* [Exercise description]: Exactly and only the lines from the one with "before = set(bpy.data.objects)" through the end of the listing are to be transcribed, both ends included.
--------------------
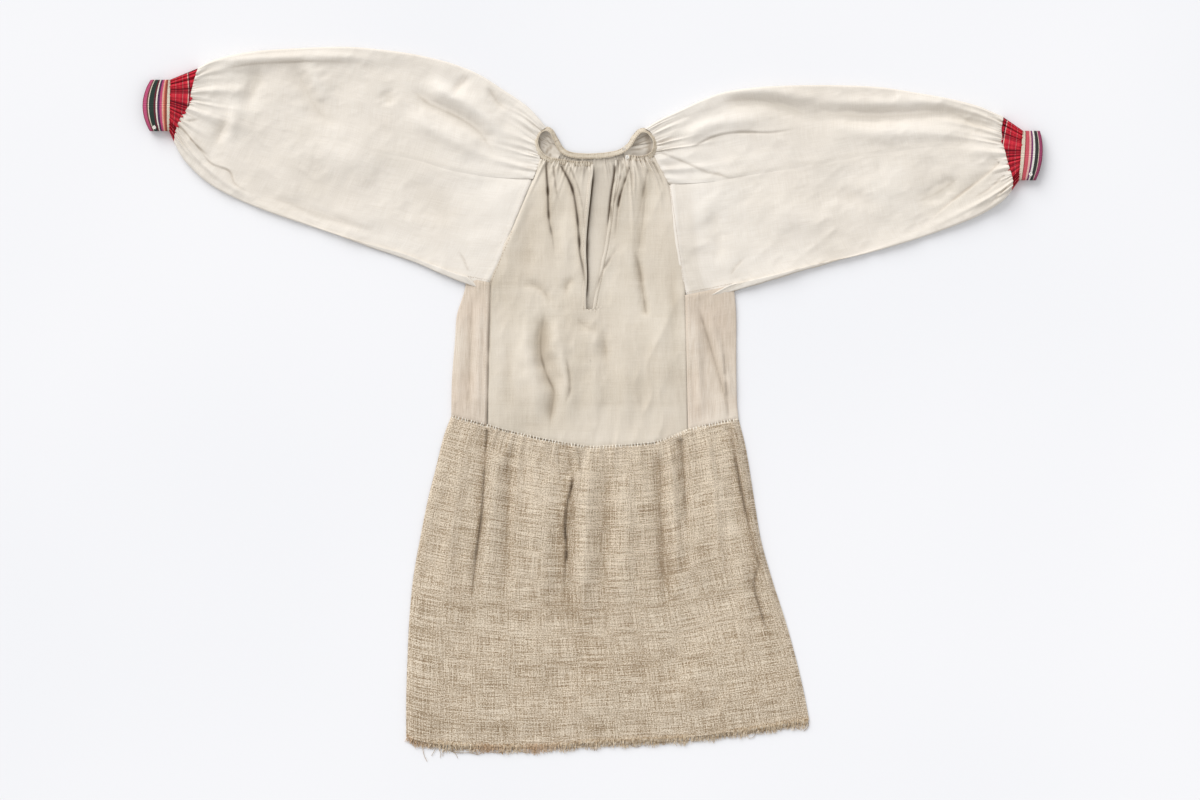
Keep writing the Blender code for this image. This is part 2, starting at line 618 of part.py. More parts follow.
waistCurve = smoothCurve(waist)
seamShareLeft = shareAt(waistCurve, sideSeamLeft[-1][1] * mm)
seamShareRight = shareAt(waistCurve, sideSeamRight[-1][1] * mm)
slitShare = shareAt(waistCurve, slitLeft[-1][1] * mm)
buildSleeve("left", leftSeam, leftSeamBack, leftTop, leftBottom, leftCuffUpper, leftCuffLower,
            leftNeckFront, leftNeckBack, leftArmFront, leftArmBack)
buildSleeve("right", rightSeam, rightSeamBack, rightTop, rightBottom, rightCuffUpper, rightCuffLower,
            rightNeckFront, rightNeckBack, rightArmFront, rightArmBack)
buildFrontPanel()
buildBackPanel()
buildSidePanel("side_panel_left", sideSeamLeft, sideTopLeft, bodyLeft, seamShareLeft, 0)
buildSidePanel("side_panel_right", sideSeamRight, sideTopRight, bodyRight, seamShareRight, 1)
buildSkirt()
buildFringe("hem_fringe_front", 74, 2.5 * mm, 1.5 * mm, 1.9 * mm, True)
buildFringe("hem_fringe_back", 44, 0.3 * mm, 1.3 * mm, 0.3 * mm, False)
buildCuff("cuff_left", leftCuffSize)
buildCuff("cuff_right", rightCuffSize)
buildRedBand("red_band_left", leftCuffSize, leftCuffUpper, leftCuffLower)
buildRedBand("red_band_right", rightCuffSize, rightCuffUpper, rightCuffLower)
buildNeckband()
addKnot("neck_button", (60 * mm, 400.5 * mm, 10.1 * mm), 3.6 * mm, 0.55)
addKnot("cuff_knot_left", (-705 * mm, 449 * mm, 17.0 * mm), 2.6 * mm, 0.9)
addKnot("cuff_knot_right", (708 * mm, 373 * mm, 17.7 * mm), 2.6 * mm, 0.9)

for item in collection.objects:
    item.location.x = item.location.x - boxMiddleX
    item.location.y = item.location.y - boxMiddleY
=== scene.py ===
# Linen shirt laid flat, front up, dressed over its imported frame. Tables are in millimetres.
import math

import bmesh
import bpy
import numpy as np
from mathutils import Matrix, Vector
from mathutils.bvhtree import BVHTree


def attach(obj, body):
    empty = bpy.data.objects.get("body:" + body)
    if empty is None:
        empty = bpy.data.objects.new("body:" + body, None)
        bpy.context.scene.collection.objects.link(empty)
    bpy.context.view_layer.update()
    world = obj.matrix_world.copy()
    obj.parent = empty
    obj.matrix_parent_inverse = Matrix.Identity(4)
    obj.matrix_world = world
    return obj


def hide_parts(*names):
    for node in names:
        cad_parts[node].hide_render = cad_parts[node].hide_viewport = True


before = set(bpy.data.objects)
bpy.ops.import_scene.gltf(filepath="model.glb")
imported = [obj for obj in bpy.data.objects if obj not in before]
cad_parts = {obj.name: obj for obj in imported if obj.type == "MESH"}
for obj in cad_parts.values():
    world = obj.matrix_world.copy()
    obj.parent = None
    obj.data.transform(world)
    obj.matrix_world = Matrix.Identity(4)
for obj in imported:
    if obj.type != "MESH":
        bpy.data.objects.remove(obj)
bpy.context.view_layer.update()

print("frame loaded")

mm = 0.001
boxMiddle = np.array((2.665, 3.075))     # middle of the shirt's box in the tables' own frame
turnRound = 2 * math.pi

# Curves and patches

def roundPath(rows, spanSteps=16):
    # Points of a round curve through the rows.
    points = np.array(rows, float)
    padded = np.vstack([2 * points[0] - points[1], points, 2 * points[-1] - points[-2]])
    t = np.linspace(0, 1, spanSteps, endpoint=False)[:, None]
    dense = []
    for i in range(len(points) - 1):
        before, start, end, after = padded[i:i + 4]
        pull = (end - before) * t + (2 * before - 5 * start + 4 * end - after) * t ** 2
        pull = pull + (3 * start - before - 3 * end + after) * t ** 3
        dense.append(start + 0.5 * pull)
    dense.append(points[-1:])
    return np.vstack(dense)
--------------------
* [Output for this task]:
before = set(bpy.data.objects)
bpy.ops.import_scene.gltf(filepath="model.glb")
imported = [obj for obj in bpy.data.objects if obj not in before]
cad_parts = {obj.name: obj for obj in imported if obj.type == "MESH"}
for obj in cad_parts.values():
    world = obj.matrix_world.copy()
    obj.parent = None
    obj.data.transform(world)
    obj.matrix_world = Matrix.Identity(4)
for obj in imported:
    if obj.type != "MESH":
        bpy.data.objects.remove(obj)
bpy.context.view_layer.update()

print("frame loaded")

mm = 0.001
boxMiddle = np.array((2.665, 3.075))     # middle of the shirt's box in the tables' own frame
turnRound = 2 * math.pi

# Curves and patches

def roundPath(rows, spanSteps=16):
    # Points of a round curve through the rows.
    points = np.array(rows, float)
    padded = np.vstack([2 * points[0] - points[1], points, 2 * points[-1] - points[-2]])
    t = np.linspace(0, 1, spanSteps, endpoint=False)[:, None]
    dense = []
    for i in range(len(points) - 1):
        before, start, end, after = padded[i:i + 4]
        pull = (end - before) * t + (2 * before - 5 * start + 4 * end - after) * t ** 2
        pull = pull + (3 * start - before - 3 * end + after) * t ** 3
        dense.append(start + 0.5 * pull)
    dense.append(points[-1:])
    return np.vstack(dense)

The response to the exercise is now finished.